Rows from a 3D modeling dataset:

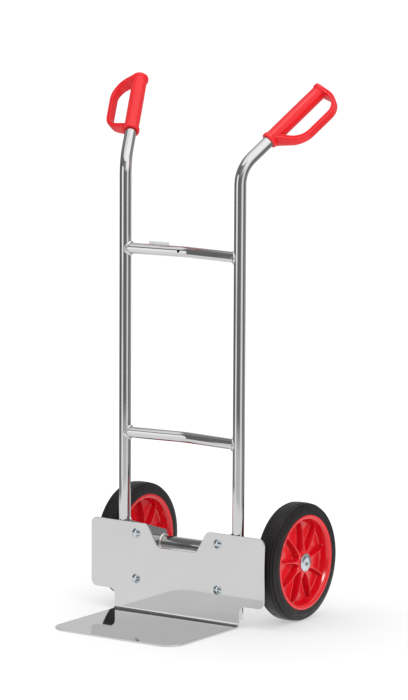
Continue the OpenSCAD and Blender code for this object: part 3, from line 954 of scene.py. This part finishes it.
def make_rim(side, name, node, body):
    """Moulded rim: lips, a dished wall, a closed web, a hub and the ribs on each face."""
    w = WHEEL_W
    web = (w - 6 * MM) / 2
    fillet = 4 * MM
    face = arc(BARREL_R - 4.4 * MM - fillet, web - fillet, fillet, 90, 0, 6)
    face += offsets(BARREL_R, [(-3.6, 15.5), (-2.7, 12), (-1.8, 8.8), (-1, 6.4), (-0.2, 4.3)])
    face += offsets(BARREL_R, [(0.9, 2.6), (2.4, 1.2), (4.2, 0.35), (6, 0)])
    face += offsets(RIM_R, [(-1.2, 0), (-0.3, 0.3), (0, 1)])
    hub = offsets(BUSH_R, [(0, 3)]) + offsets(HUB_R, [(-1.4, 3), (-0.4, 3.5), (0, 4.5)])
    hub += [(HUB_R + 0.8 * MM, web - 1 * MM - fillet)]
    hub += arc(HUB_R + 0.8 * MM + fillet, web - fillet, fillet, 180, 90, 6)
    half = hub + face + [(RIM_R, SEAT_DEPTH), (SEAT_R, SEAT_DEPTH)]
    profile = half + [(a, w - b) for a, b in reversed(half)]
    parts = [lathe(profile, 144)]
    for i in range(RIB_COUNT):
        verts, faces = rib_mesh(2 * math.pi * i / RIB_COUNT - RIB_TURN, web)
        parts.append((verts, faces))
        parts.append(([(x, y, w - z) for x, y, z in verts], [f[::-1] for f in faces]))
    verts, faces = join_parts(parts)
    rim = add_mesh(name, verts, faces, RIM_RED, wheel_matrix(side), sharp=38)
    fix_normals(rim)
    rim.visible_diffuse = False  # no red glow on the white floor
    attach(rim, body)
    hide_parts(node)


def make_caps():
    """Pressed cap with a rolled rim, a shallow dome and a centre dimple."""
    outer = offsets(0, [(0, -0.15), (2.2, -0.1), (3.6, -0.9), (5, -1.7), (7, -2), (11, -1.85)])
    outer += offsets(0, [(14, -1.3), (15.6, -0.5), (16.4, 0.1), (17.2, 0)])
    outer += offsets(CAP_R, [(-0.5, 0.2), (0, 0.9), (-0.2, 2.2), (-0.9, 2.4)])
    inner = [(ROD_R, CAP_LIP), (ROD_R, CAP_INSIDE), (0, CAP_INSIDE)]
    verts, faces = lathe(outer + inner, 72, closed=False)
    for side, word in SIDES:
        cap = add_mesh(f"axle_cap_{word}", verts, faces, CAP_ZINC, wheel_matrix(side), sharp=60)
        fix_normals(cap)
        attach(cap, "frame")
        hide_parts("axle_caps")


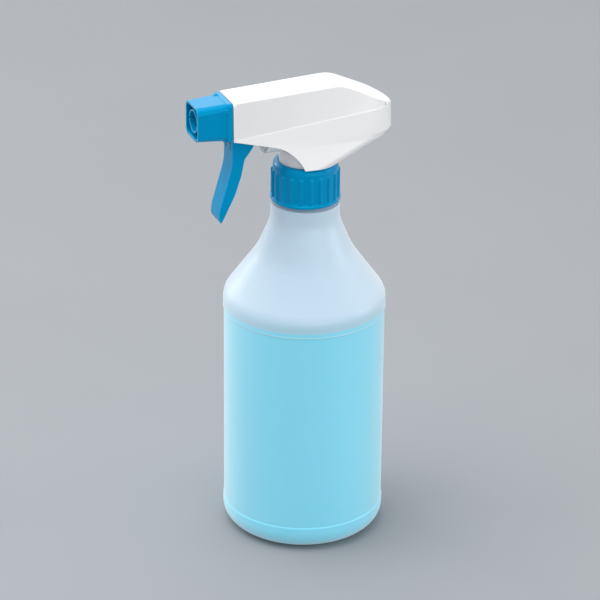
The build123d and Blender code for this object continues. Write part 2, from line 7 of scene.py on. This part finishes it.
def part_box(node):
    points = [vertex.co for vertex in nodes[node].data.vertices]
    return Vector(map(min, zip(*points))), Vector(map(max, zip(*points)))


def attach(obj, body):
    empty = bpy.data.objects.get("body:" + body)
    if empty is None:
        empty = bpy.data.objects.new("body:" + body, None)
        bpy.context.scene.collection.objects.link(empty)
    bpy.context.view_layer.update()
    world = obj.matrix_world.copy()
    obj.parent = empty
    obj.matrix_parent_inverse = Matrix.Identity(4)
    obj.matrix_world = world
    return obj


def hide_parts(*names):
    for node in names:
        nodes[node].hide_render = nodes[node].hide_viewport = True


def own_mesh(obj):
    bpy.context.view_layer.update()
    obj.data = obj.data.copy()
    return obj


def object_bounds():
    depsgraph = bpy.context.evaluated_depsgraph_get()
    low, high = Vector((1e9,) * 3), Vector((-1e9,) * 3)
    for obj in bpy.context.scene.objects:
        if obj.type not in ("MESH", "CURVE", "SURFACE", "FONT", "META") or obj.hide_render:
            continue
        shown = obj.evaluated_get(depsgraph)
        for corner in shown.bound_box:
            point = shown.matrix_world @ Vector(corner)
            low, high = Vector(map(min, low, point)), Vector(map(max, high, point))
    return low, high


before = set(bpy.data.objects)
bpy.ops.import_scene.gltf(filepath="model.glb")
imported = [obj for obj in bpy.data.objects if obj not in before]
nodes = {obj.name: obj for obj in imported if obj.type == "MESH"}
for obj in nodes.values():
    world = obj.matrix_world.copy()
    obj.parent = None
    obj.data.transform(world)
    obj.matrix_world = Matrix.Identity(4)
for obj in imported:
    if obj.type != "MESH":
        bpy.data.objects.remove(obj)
cad_low, cad_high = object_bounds()
scene = bpy.context.scene

# Lengths are in metres, and texture scales in features per metre.
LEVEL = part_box("liquid")[1][2]     # surface of the liquid
PANEL_HIGH = LEVEL - 0.0018        # painted highlight line at the top of the side panel
RING_HALF = 0.0005                 # half the height of that painted highlight line
LEVEL_BELOW = 0.0005               # the liquid's colour starts to fade this far below the surface
LEVEL_ABOVE = 0.0008               # and has gone this far above it
GLOW = 0.009                       # height over which the tint above the surface fades

# The part of its range that a noise texture mostly stays in
NOISE_LOW = 0.3
NOISE_HIGH = 0.7

# Cosine between a face's normal and its rounded normal, on flat faces and along edges
FLAT_COSINE = 0.995
EDGE_COSINE = 0.9


# ---------------------------------------------------------------- node helpers
def material(name, base, roughness, **principled):
    """A new material with a Principled shader, its plain values set on the shader's own sockets."""
    mat = bpy.data.materials.new(name)
    mat.use_nodes = True
    shader = mat.node_tree.nodes["Principled BSDF"]
    shader.inputs["Base Color"].default_value = (*base, 1)
    shader.inputs["Roughness"].default_value = roughness
    for key, value in principled.items():
        shader.inputs[key.replace("_", " ")].default_value = value
    return mat, shader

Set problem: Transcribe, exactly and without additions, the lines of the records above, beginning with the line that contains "obj.matrix_world = Matrix.Identity(4)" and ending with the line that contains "EDGE_COSINE = 0.9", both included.

Final result:
    obj.matrix_world = Matrix.Identity(4)
for obj in imported:
    if obj.type != "MESH":
        bpy.data.objects.remove(obj)
cad_low, cad_high = object_bounds()
scene = bpy.context.scene

# Lengths are in metres, and texture scales in features per metre.
LEVEL = part_box("liquid")[1][2]     # surface of the liquid
PANEL_HIGH = LEVEL - 0.0018        # painted highlight line at the top of the side panel
RING_HALF = 0.0005                 # half the height of that painted highlight line
LEVEL_BELOW = 0.0005               # the liquid's colour starts to fade this far below the surface
LEVEL_ABOVE = 0.0008               # and has gone this far above it
GLOW = 0.009                       # height over which the tint above the surface fades

# The part of its range that a noise texture mostly stays in
NOISE_LOW = 0.3
NOISE_HIGH = 0.7

# Cosine between a face's normal and its rounded normal, on flat faces and along edges
FLAT_COSINE = 0.995
EDGE_COSINE = 0.9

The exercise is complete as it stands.